* TASK PROMPT
Beginning at the line containing "frame = import_model()", output every line to the end of the data below exactly as it appears.

Start

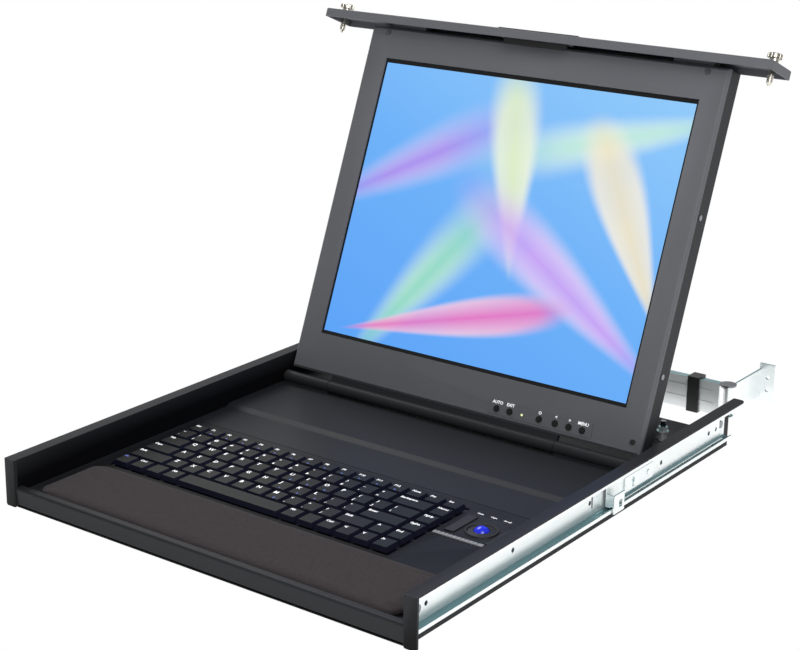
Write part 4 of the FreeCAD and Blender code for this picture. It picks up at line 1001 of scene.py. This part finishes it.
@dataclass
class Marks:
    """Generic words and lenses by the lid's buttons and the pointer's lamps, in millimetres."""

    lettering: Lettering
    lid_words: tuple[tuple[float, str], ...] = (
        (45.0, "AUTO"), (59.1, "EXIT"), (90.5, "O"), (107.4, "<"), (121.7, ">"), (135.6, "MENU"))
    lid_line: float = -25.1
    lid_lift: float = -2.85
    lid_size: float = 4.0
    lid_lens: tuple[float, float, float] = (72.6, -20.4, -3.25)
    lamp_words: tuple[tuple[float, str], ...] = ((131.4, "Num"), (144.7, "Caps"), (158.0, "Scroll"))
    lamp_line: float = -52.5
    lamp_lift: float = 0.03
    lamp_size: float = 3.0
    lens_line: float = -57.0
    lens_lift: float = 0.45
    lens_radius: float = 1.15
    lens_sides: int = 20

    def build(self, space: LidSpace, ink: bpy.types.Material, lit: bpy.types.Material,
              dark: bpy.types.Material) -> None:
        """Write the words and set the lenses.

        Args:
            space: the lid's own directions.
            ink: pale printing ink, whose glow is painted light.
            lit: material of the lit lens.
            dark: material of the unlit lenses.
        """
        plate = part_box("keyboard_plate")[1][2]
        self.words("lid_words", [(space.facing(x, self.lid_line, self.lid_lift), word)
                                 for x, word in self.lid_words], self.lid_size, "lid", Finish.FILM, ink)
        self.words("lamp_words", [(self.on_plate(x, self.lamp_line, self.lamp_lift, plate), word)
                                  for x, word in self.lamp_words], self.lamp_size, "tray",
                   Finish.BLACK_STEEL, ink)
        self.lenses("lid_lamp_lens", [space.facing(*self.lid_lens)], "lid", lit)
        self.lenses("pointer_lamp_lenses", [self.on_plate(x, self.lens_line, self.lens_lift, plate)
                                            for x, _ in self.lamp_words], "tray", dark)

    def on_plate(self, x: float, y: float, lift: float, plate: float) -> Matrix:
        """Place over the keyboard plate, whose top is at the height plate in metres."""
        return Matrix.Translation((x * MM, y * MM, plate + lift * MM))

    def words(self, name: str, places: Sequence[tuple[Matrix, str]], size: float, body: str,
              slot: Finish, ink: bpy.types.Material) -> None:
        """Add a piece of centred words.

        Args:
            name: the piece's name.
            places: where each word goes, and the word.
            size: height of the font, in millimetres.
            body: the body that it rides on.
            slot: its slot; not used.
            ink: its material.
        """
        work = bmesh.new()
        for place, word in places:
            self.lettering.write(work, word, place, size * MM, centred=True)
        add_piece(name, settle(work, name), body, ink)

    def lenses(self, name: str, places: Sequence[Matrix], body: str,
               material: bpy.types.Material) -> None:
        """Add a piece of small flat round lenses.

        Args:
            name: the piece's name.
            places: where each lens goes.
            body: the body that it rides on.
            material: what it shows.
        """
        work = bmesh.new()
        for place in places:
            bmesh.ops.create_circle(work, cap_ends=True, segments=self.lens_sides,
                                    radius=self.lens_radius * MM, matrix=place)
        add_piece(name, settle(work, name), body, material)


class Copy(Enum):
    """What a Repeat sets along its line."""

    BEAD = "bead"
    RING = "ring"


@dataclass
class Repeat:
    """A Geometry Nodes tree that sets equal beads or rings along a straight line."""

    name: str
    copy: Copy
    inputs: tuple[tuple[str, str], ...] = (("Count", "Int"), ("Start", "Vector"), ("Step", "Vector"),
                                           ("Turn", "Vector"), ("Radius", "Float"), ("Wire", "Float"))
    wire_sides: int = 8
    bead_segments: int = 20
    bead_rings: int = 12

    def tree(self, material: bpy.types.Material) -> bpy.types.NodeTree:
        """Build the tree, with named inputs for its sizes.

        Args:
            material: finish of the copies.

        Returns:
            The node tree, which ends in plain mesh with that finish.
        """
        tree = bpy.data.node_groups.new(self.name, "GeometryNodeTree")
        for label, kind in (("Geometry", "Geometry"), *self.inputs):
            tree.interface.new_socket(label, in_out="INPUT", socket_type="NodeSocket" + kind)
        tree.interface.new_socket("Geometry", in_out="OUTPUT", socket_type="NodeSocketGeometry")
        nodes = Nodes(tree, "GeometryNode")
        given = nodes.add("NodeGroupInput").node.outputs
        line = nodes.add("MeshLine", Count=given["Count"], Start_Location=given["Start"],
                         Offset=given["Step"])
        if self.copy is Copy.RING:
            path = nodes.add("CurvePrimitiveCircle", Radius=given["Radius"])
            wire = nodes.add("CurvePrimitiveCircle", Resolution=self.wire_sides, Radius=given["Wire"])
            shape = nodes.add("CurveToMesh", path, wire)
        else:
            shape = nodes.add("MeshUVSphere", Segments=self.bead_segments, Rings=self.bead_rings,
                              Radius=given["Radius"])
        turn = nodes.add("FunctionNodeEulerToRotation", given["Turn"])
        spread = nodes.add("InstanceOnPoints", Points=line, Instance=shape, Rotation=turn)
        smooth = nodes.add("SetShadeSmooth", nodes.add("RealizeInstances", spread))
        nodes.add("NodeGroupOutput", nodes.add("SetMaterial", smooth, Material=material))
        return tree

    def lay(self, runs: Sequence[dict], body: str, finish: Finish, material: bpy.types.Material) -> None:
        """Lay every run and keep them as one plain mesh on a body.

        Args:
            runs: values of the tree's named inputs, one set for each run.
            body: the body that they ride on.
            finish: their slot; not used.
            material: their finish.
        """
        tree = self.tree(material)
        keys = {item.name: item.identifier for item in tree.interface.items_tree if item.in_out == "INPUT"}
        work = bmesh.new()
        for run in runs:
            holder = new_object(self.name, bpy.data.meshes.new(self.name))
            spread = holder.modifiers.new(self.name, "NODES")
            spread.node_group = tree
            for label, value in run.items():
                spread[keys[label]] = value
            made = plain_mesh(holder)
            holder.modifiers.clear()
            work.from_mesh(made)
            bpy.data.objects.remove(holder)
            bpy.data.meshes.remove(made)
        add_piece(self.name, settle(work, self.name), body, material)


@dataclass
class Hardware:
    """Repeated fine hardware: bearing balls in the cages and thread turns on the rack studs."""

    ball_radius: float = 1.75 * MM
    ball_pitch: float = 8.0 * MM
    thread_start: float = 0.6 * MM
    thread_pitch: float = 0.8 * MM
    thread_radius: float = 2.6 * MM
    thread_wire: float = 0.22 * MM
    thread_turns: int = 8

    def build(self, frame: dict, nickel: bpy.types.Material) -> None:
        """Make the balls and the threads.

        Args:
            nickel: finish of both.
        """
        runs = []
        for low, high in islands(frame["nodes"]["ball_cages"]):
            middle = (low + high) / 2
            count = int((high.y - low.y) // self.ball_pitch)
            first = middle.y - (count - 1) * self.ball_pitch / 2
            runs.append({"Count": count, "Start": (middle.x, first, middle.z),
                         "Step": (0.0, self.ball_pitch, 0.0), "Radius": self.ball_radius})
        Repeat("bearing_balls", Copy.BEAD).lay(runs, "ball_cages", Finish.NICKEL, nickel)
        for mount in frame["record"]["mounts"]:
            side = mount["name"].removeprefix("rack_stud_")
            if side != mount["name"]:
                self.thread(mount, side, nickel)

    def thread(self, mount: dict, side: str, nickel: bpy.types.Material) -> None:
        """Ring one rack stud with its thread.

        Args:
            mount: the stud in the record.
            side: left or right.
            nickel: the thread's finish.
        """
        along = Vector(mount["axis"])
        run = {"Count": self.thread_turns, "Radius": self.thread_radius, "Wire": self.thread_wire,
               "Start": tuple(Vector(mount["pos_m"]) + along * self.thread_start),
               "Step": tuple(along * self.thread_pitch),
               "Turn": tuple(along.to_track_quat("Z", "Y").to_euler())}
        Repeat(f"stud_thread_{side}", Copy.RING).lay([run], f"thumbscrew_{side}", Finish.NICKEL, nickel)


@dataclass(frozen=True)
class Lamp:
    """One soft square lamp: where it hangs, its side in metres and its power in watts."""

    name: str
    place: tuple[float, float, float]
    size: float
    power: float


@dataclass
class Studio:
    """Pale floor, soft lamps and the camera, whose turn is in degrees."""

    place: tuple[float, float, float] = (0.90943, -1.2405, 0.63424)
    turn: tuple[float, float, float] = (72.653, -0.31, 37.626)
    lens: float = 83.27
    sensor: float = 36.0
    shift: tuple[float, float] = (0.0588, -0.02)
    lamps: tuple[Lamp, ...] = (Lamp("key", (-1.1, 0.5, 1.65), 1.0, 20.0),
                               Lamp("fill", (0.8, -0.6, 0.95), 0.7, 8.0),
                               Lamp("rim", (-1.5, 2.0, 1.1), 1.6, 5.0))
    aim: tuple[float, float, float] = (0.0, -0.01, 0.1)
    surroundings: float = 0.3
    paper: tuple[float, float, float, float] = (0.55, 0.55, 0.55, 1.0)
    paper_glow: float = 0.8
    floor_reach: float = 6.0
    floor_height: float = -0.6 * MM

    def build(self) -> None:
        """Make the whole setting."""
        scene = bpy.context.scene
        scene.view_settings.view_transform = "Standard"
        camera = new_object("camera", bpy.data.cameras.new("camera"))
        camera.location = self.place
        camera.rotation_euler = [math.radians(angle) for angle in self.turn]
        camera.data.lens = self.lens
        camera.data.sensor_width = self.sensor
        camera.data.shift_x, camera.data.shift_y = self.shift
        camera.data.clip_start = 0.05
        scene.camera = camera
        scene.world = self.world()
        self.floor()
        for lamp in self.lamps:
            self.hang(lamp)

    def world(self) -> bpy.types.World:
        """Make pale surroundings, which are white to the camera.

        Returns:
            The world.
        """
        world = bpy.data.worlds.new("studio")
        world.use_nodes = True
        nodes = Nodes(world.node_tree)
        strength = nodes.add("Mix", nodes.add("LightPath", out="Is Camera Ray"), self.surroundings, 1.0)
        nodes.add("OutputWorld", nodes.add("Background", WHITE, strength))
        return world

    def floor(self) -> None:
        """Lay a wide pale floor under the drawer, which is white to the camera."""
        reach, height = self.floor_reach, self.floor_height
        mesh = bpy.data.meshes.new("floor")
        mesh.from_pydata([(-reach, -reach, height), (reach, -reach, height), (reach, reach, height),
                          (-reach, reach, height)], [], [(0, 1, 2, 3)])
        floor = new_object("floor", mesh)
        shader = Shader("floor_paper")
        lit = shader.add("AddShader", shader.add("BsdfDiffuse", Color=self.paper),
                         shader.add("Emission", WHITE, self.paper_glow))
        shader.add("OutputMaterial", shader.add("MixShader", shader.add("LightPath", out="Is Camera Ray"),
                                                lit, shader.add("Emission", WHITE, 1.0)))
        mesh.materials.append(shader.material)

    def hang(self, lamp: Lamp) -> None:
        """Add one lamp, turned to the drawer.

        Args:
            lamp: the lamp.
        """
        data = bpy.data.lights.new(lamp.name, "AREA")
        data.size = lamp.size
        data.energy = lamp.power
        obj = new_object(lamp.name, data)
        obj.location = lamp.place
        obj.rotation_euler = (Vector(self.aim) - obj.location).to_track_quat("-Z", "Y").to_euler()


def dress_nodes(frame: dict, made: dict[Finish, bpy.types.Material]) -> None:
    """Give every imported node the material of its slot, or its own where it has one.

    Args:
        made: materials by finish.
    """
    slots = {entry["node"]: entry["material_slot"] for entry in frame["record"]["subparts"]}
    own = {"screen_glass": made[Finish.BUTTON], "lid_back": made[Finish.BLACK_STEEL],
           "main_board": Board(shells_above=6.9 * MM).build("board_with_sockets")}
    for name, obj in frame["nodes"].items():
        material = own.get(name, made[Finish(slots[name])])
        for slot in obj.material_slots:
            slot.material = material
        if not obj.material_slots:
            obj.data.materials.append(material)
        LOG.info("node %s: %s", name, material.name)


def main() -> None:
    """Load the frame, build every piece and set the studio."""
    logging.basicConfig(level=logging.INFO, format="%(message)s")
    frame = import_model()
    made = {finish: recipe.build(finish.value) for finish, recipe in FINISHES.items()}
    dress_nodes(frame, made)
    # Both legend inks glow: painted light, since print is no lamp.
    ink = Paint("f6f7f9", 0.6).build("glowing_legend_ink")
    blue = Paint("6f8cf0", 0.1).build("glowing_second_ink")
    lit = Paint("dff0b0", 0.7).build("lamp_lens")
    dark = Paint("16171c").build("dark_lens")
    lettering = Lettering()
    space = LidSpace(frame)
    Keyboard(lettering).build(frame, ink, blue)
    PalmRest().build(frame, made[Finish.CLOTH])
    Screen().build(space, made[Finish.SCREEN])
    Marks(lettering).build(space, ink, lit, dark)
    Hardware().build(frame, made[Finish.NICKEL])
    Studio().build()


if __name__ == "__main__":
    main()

End

* RESPONSE FOR THIS EXERCISE
    frame = import_model()
    made = {finish: recipe.build(finish.value) for finish, recipe in FINISHES.items()}
    dress_nodes(frame, made)
    # Both legend inks glow: painted light, since print is no lamp.
    ink = Paint("f6f7f9", 0.6).build("glowing_legend_ink")
    blue = Paint("6f8cf0", 0.1).build("glowing_second_ink")
    lit = Paint("dff0b0", 0.7).build("lamp_lens")
    dark = Paint("16171c").build("dark_lens")
    lettering = Lettering()
    space = LidSpace(frame)
    Keyboard(lettering).build(frame, ink, blue)
    PalmRest().build(frame, made[Finish.CLOTH])
    Screen().build(space, made[Finish.SCREEN])
    Marks(lettering).build(space, ink, lit, dark)
    Hardware().build(frame, made[Finish.NICKEL])
    Studio().build()


if __name__ == "__main__":
    main()